自らが生きていく社会を「納得させて変えていく姿勢」を身につけてほしい。愛媛・西条市の丹原高校では、生徒たちが「校則の見直し」について討議した。そこから見えてくる「世界を変える力」とは?
自分で国や社会を変えられますか?
6月5日、西条市の丹原高校の体育館では、全校生徒370人と先生が集合して「校則の見直し」についての討議が行われた。
この記事の画像(25枚)コーディネーターを担当したのは、愛媛を中心に主権者教育などに取り組む「一般社団法人 WONDER EDUCATION」の越智大貴代表だ。
一般社団法人WONDER EDUCATION・越智大貴代表:
選挙権が18歳になってルールを作ることもできるし、ルールを運用しなくてはいけません。ルールを単に知ったり守るだけでなく、作ったり運用していく力が今ものすごく求められてきています
ーー自分は責任ある社会の一員だと思いますか?
ーー自分で国や社会を変えられると思いますか?
これは、越智さんたちが2022年、愛媛県内の高校3年生を対象に行ったアンケート。
「自分を責任ある社会の一員」と答えた生徒の割合が70%を超えていたのに対し、「社会を変えられる」と答えた割合は25%ほどにとどまっている。
越智さんは、成人年齢が20歳から18歳に引き下げられた中、若年層も社会の一員として、さまざまな世の中の課題に「我がこととして取り組む姿勢を身につけること = 主権者としての教育」が必要と考えている。
「前髪」の校則見直しについて議論
生徒代表:
みなさん自分ごととしてとらえて、対立ではなく、対話による「納得解」が得られるように楽しんでいきましょう
今回、見直す校則のテーマは「前髪」。

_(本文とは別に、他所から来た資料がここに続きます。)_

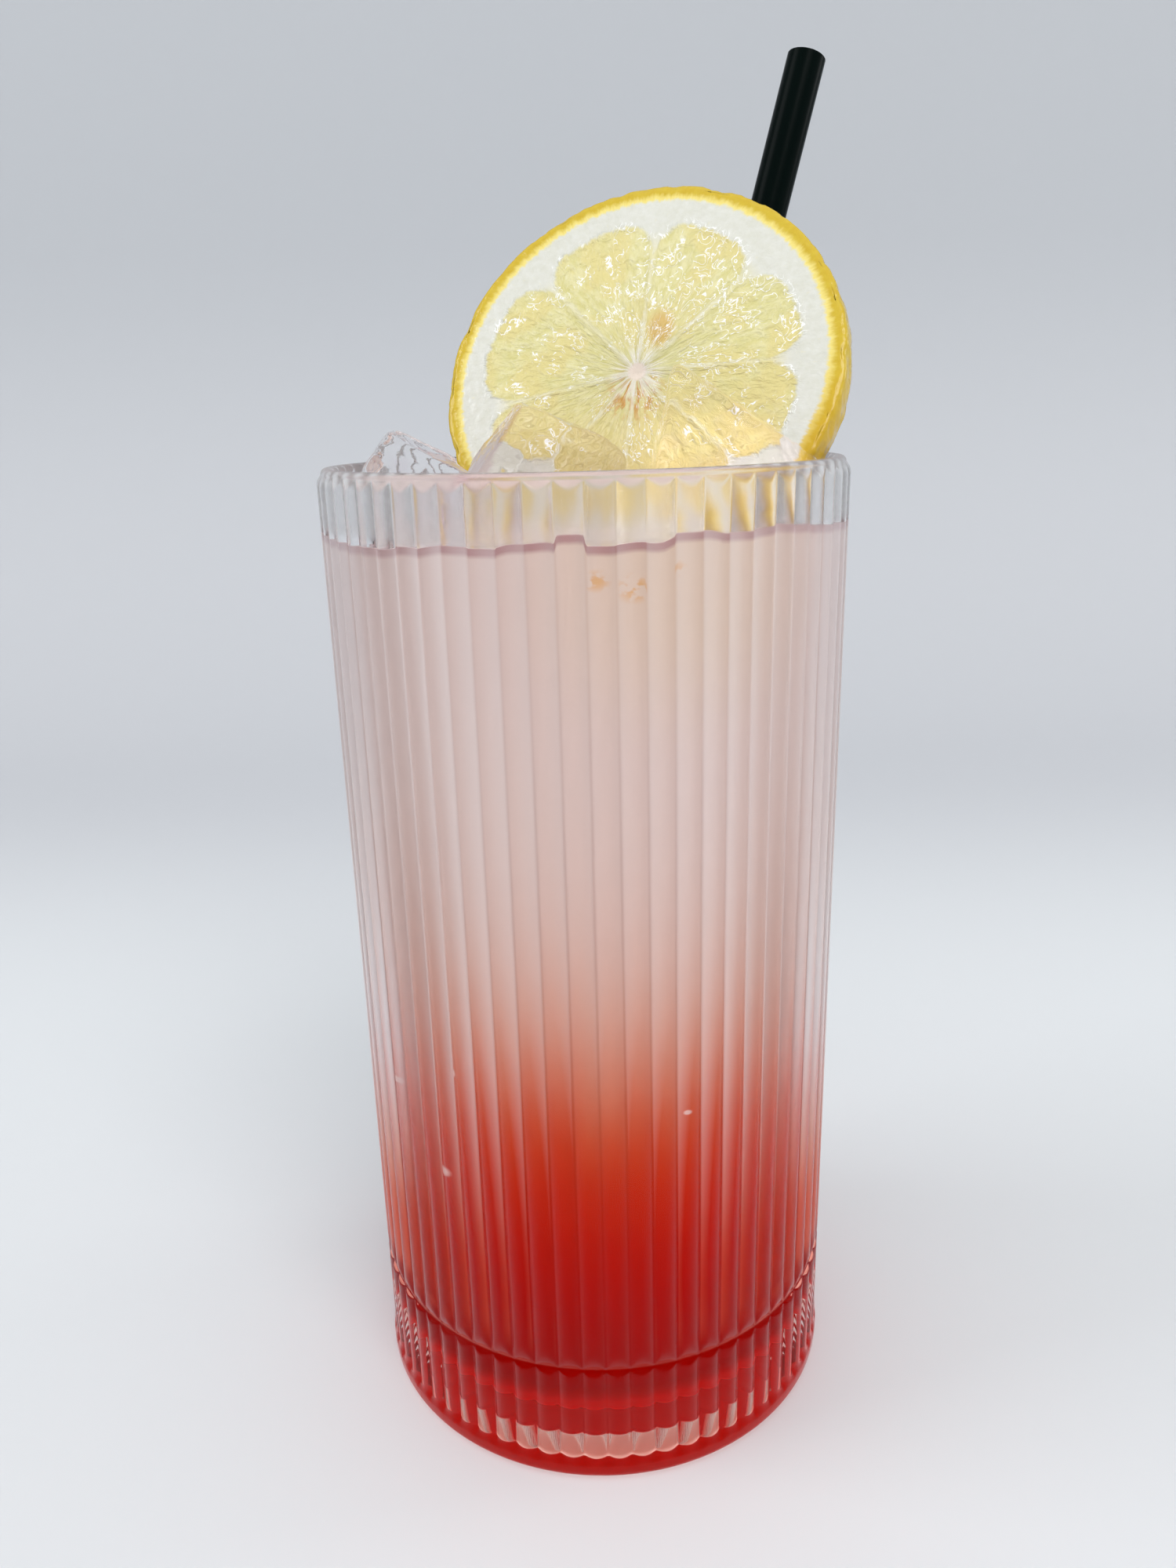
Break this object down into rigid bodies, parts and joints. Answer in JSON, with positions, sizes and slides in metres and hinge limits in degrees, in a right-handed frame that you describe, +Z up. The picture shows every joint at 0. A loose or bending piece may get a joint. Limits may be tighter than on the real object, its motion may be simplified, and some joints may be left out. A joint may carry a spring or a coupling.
{
  "type": "glass of lemonade",
  "caption": "Tall ribbed tumbler of pink lemonade over red syrup, with a lemon wheel, clear ice and a black straw.",
  "frame": {"origin": "centre of the glass's base, on the table; the bounding box's centre is within about 1 mm of it", "axes": "+Z up along the glass axis; -Y is the front, which the lemon wheel's cut face looks towards; the straw leans towards +X and +Y"},
  "size_m": [0.0767, 0.0752, 0.2053],
  "materials": {
    "glass": "clear, pressed ribs",
    "syrup": "deep red, translucent",
    "lemonade": "cloudy pale pink",
    "lemon": "wet cut fruit with a yellow rind",
    "straw": "glossy black",
    "ice": "clear, wet"
  },
  "bodies": {
    "root": {"glass": "glass", "syrup": "syrup", "lemonade": "lemonade", "lemon_wheel": "lemon", "straw": "straw", "ice_left": "ice", "ice_front": "ice", "ice_right": "ice"}
  },
  "joints": []
}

現在の校則は「男子は眉にかからないよう心がける」、「女子は眉を超えない。超える場合はピンでとめる」となっている。
早速、グループに分かれて議論がスタート。
男子生徒:
目かからん位、どの辺まで?
女子生徒:
床です
男子生徒:
床?
先生:
逆に何で目の位置だったらいいわけ?それも考えて理由にしてな
男子生徒:
明るい色とか薄いん…人によって違うやん
女子生徒:
茶色か黒か
男子生徒:
見苦しくならんかったらOKということで。OK?ほな、そうするわ、この班の意見は
先生:
見苦しいって誰が決めるん?
男子生徒:
それは…、もう…、先生が…
前髪だけではなく、髪の色や、もみあげ、細かな髪型についての意見が飛び交った。
「人ごと」ではなく「自分ごと」に
男子生徒:
いろんな学年とか先生と一緒にできて、いろんな意見が聞けたので、いい時間になりました
女子生徒:
ほかの議題でもいろいろみんなで話し合って納得解を作っていくことで、これからもっともっとルールメイキングが大きくなっていけたらいいなと思っています
ーー何でも校則OKだったら?
男子生徒:
西条地域の高校ではツーブロック禁止の高校が多いんで、やっぱりやってみたい気持ちはあります
女子生徒:
韓国風とか、そういう今流行りの服装で登校したいです
丹原高校・谷口大祐教諭:
生徒の対話する気持ち、前向きに物事を考える姿勢が感じられて良かった。生徒たちの視点、先生の視点、いろんな立場に立って意見が出ていたと思う。自分のことだけでなく、人の立場に立って物事を考えるのは大切な力
一般社団法人WONDER EDUCATION・越智大貴代表:
学校や校則について検討できる機会を増やしたり、質を高めたいというのはあるし、同時に地域や、地域の政治はどうなっているのか、もっと大きな国とか世界はどうなっているのかというところまでいける力をつけたい
自分のいる環境を「人ごと」ではなく、みんなが「自分ごと」としてとらえると、世界の風景は少し違って見えてくるかもしれない。
丹原高校では今後、月1回から2回のペースでルールメイキングの場を設け、2024年1月には最終のプレゼンテーションを行い、校則改正の最終結論が出される。